Traditions worth keeping
“It’s important for us to hold on to our public confessions … centrality of the Word, preaching, we need to hold on to that.”
Traditions worth reconsidering
“Kathy, my wife, was a teacher for 33 years. She did very little standing in the front of the room rote teaching – it’s all interactive. We need to ask ourselves where else in life do you sit in rows of seats focused on one person listening to them for an hour every week? We need to rethink that. I think Presbyterians sometimes – I’m probably going to get in trouble, but it doesn’t matter any more – I think in some ways we are almost proud that we think it’s hard to get into our church. And we need to get over that too.”
Small congregations.
What would Parsons say to Presbyterians in congregations of only 50 people – or only a handful in the pews?

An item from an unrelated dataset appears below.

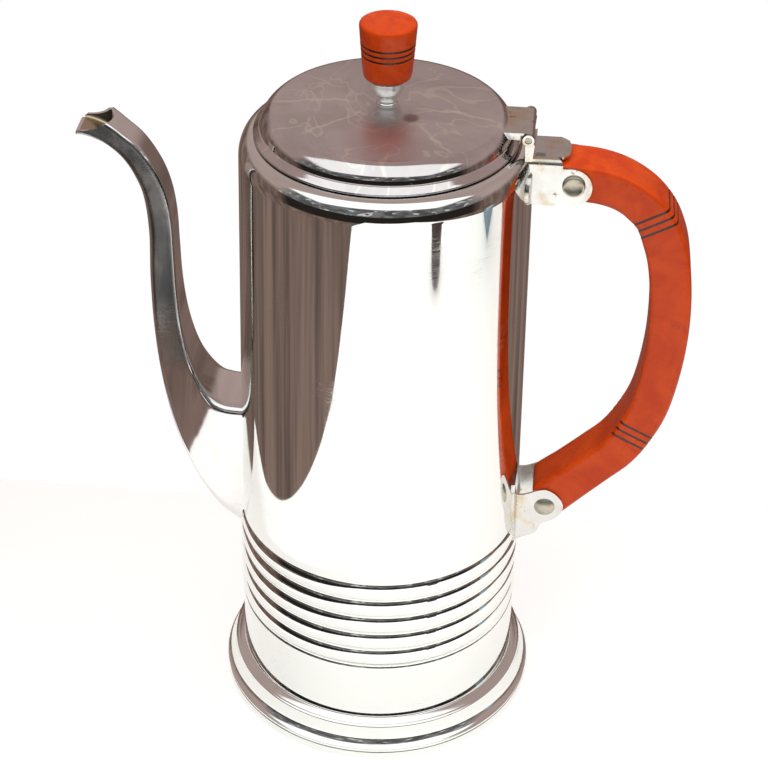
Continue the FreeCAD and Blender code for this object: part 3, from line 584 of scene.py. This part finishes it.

“I’d say don’t give up. The story I’ve told about the Spring City Church in Spring City, Tennessee, which was down to seven, and now they’re back up to practically 50 because they just didn’t give up. They found a purpose beyond themselves. They didn’t sit in the church and wait for people to show up. They went out into the world and did good, and that paid off. … I would encourage them to get involved in ministry in their community. To trust their own leadership, themselves as leaders. And to hang in there and be faithful.”
Telling good news
Faced with difficult tasks, “you can do it out of fear or you can do it out of hope,” Parsons said. “I think we need to double down on our respect for faithfulness, and to realize that most Presbyterians out there are good, strong, faithful people who last year gave $1.8 billion in envelopes and a plate – how retro is that? – because they love the Lord and they love their church. … Hopefully if you do the hard stuff well, that itself becomes a good story.”